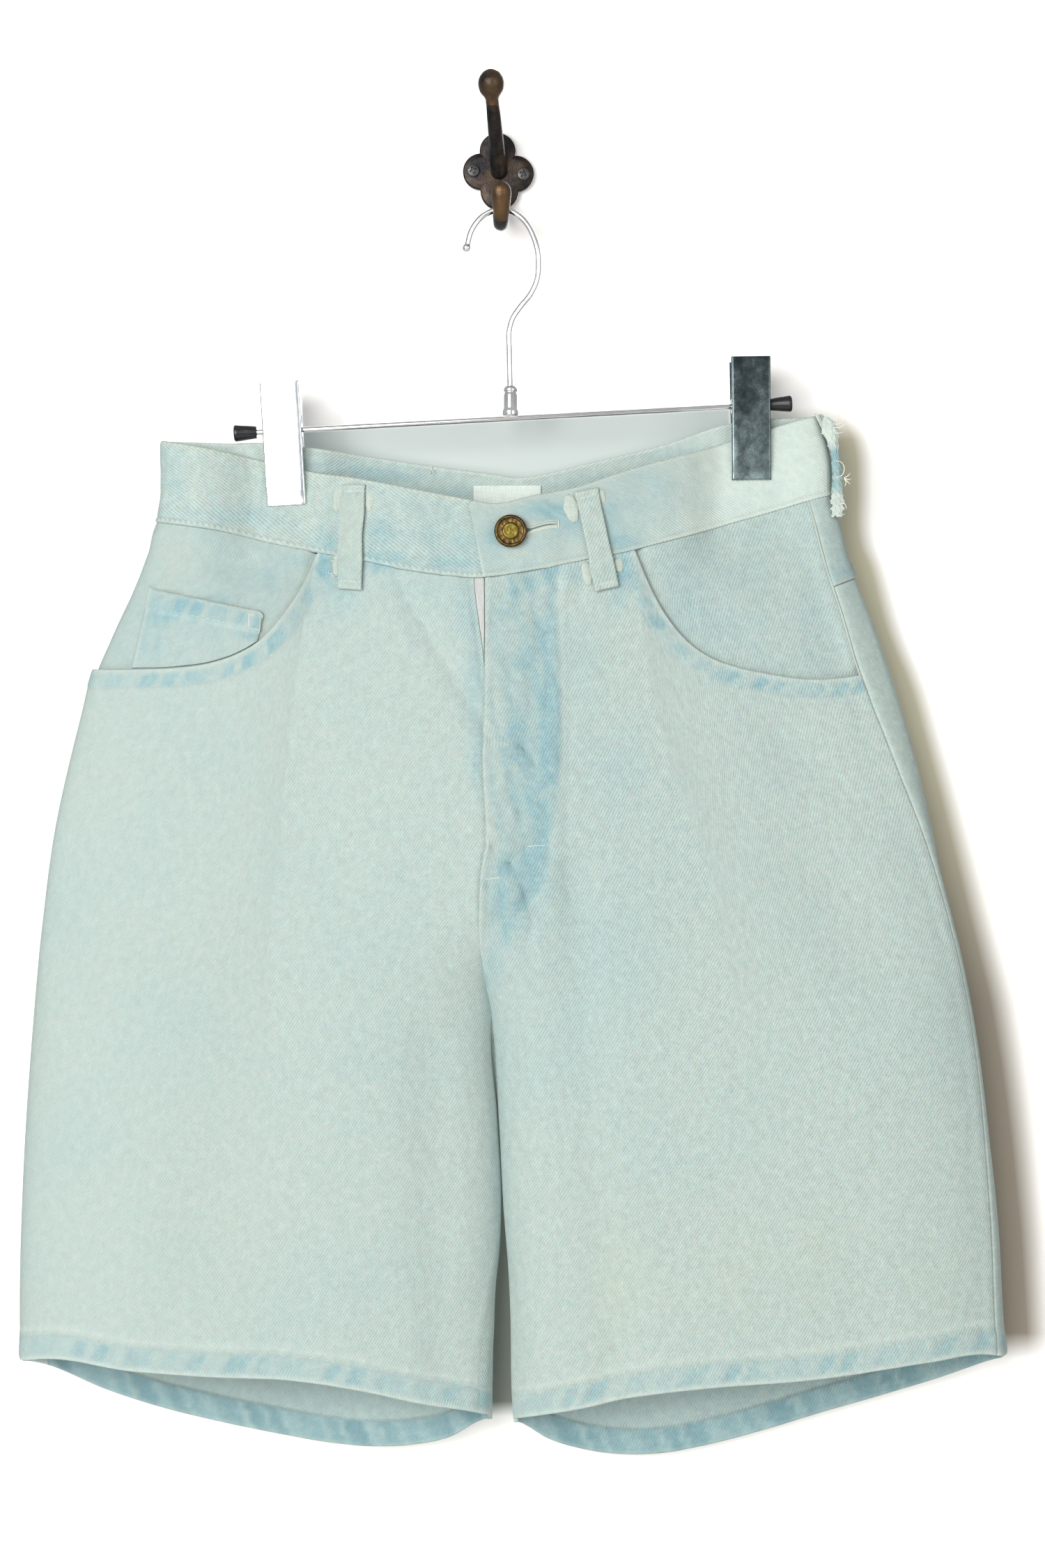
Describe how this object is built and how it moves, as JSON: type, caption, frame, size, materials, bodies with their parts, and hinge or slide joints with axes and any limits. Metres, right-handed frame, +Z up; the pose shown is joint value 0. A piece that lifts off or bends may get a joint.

...

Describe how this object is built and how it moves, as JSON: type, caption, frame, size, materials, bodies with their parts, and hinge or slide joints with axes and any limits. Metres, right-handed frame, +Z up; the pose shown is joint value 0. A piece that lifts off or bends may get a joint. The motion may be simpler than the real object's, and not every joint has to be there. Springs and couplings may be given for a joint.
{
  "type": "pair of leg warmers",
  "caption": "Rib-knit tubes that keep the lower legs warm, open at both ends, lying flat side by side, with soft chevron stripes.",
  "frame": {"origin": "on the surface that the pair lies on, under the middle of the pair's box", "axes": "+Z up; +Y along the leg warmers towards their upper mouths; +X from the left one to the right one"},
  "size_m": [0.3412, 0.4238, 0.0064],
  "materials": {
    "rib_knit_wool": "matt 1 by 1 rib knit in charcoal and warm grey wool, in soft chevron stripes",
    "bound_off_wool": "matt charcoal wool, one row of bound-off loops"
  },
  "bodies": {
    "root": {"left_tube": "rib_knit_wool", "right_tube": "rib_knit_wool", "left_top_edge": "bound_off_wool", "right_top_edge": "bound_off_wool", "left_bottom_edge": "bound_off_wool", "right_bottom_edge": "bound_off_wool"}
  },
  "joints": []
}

---

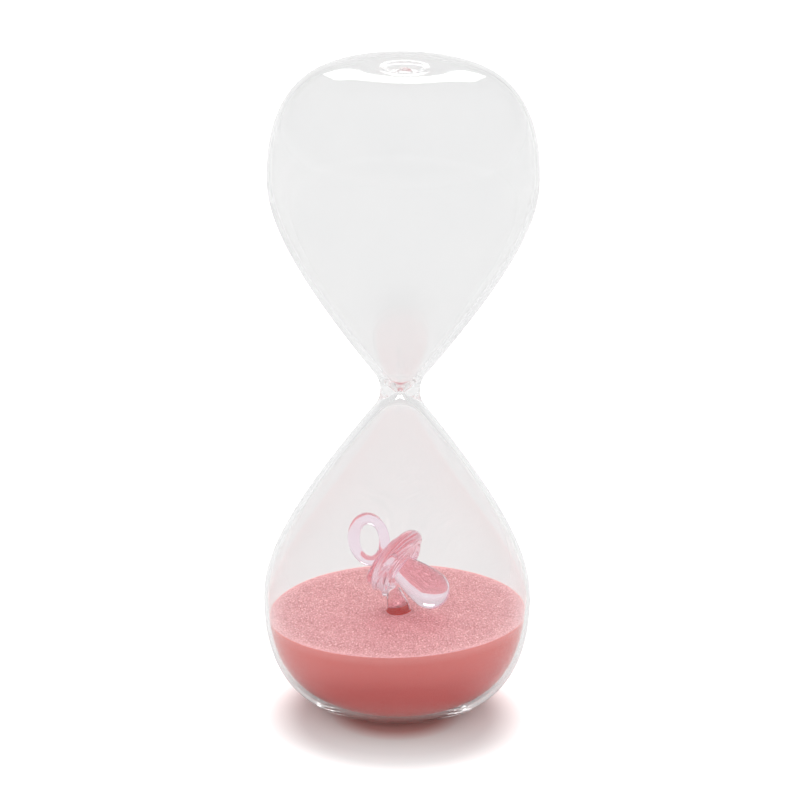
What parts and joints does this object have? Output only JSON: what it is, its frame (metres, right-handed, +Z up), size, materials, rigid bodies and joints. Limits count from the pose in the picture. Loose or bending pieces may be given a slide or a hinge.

*AIM*: Find the string "from" in the records, then copy each line where it occurs.

*REPLY*:
  "frame": {"origin": "on the surface that the pair lies on, under the middle of the pair's box", "axes": "+Z up; +Y along the leg warmers towards their upper mouths; +X from the left one to the right one"},
What parts and joints does this object have? Output only JSON: what it is, its frame (metres, right-handed, +Z up), size, materials, rigid bodies and joints. Limits count from the pose in the picture. Loose or bending pieces may be given a slide or a hinge.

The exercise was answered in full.